A question is often asked, "What is the application of this move?" That's a good question, but if that's the only question we ask about forms, we're missing something extremely important.
A more thoughtful question is, "What are the patterns for?" Sometimes the answer is given, "They're traditional". That's true, but not that helpful, General Choi gave us the 24 patterns, but "tradition" does not answer the question of "why". Taekwon-Do is an extremely practical martial art, drawing on prior martial arts but refined by science and usefulness. It is concerned with defending oneself or others, so the idea of pattern movements being arbitrary (and ultimately unimportant) seems entirely at odds with the history and purpose of Taekwon-Do.

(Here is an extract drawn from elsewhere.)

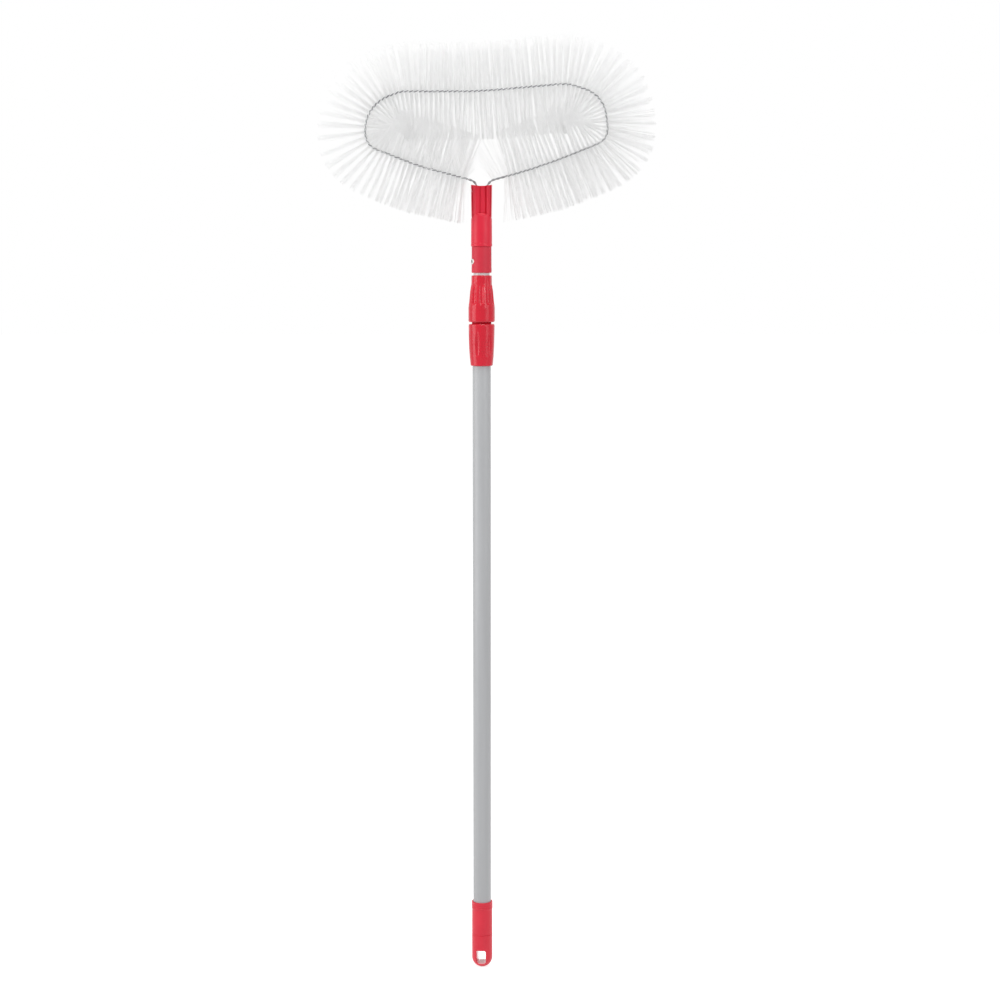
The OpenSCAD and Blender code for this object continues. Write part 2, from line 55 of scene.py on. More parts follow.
# Heights along the pole in millimetres, as in the part
FLOOR_Z = 17.8
CAP_TOP = 78.1
OUTER_TOP = 875.8
GRIP_Z, GRIP_TOP = 833.8, 890.2
NUT_Z, NUT_TOP = 894.0, 957.4
NECK_TOP = 917.0
INNER_Z, INNER_TOP = 27.0, 993.8
SLEEVE_Z, SLEEVE_TOP = 960.8, 996.4
HOLDER_Z, HOLDER_TOP = 996.5, 1080.3
STUB_TOP = 1034.4
SOCKET_TOP = 1036.0

# Radii in millimetres: the tubes, and the bores of the pieces that sit on them
OUTER_R, INNER_R, WALL = 12.5, 11.0, 0.5
OUTER_BORE, INNER_BORE = 12.55, 11.05


# Mesh making

def mesh_object(name, points, faces, sharp=None):
    """An object from points in millimetres and faces as rows of corner numbers."""
    mesh = bpy.data.meshes.new(name)
    mesh.from_pydata((np.asarray(points) * 0.001).tolist(), [], faces)
    mesh.validate()
    obj = bpy.data.objects.new(name, mesh)
    bpy.context.scene.collection.objects.link(obj)
    mesh.shade_smooth()
    if sharp:
        mesh.set_sharp_from_angle(angle=math.radians(sharp))
    return obj


def round_corners(points, steps):
    """Points of a profile from rows of (r, z, fillet radius), with steps pieces to each fillet."""
    out = []
    n = len(points)
    for i, (r, z, fillet) in enumerate(points):
        p = np.array([r, z], float)
        if not fillet or i in (0, n - 1):
            out.append(p)
            continue
        a = np.array(points[i - 1][:2], float) - p
        b = np.array(points[i + 1][:2], float) - p
        la, lb = np.linalg.norm(a), np.linalg.norm(b)
        a, b = a / la, b / lb
        half = math.acos(max(-1.0, min(1.0, float(a @ b)))) / 2
        back = min(fillet / math.tan(half), 0.49 * la, 0.49 * lb)
        for k in range(steps + 1):
            t = k / steps
            out.append((1 - t) ** 2 * (p + a * back) + 2 * t * (1 - t) * p + t * t * (p + b * back))
    return out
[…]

You can see where my questions lead. However, books on patterns do not answer these questions. Authors describe legitimate applications for individual moves but when you put all those applications together, there is no consistency or logic to what the opponent is doing. In some cases authors offer a wild explosion of explanations for individual move applications (often some very dubious applications and often changing the move greatly to make that application work) . Clearly they do not address the "why" of the pattern; in fact they never seem to look for it.
I want to know why the pattern moves are in the order they are. Am I wrong? Let's consider the following description of patterns:
Patterns are various fundamental movements, most of which represent either attack or defense techniques, set to a fixed and logical sequence.

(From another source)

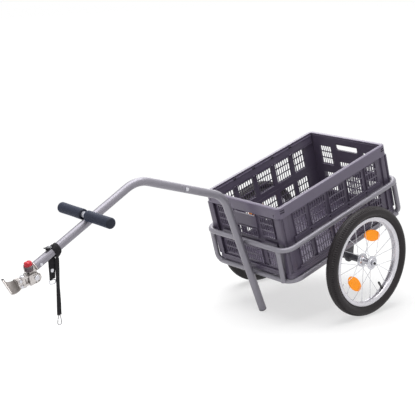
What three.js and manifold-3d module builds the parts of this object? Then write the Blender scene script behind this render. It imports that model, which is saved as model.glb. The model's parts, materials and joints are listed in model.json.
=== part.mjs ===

The student systematically deals with several imaginary opponents under various assumptions, using every available attacking and blocking tool from different directions. Thus pattern practice enables the student to go through many fundamental movements in series, to develop sparring techniques, improve flexibility of movements, master body shifting, build muscles and breath control, develop fluid and smooth motions, and gain rhythmical movements.
- Movements are mostly attack or defense techniques.
- Movements are in a logical sequence.
- Forms are dealing with multiple imaginary opponents.
- There are assumptions to what the opponents are doing.
- Forms perfect techniques that cannot be done as exercises or even sparring.
- Move 26 is a Snap Kick to an kneeling opponent's philtrum.
- Move 27 is a High Thrust to a standing opponent's eyes.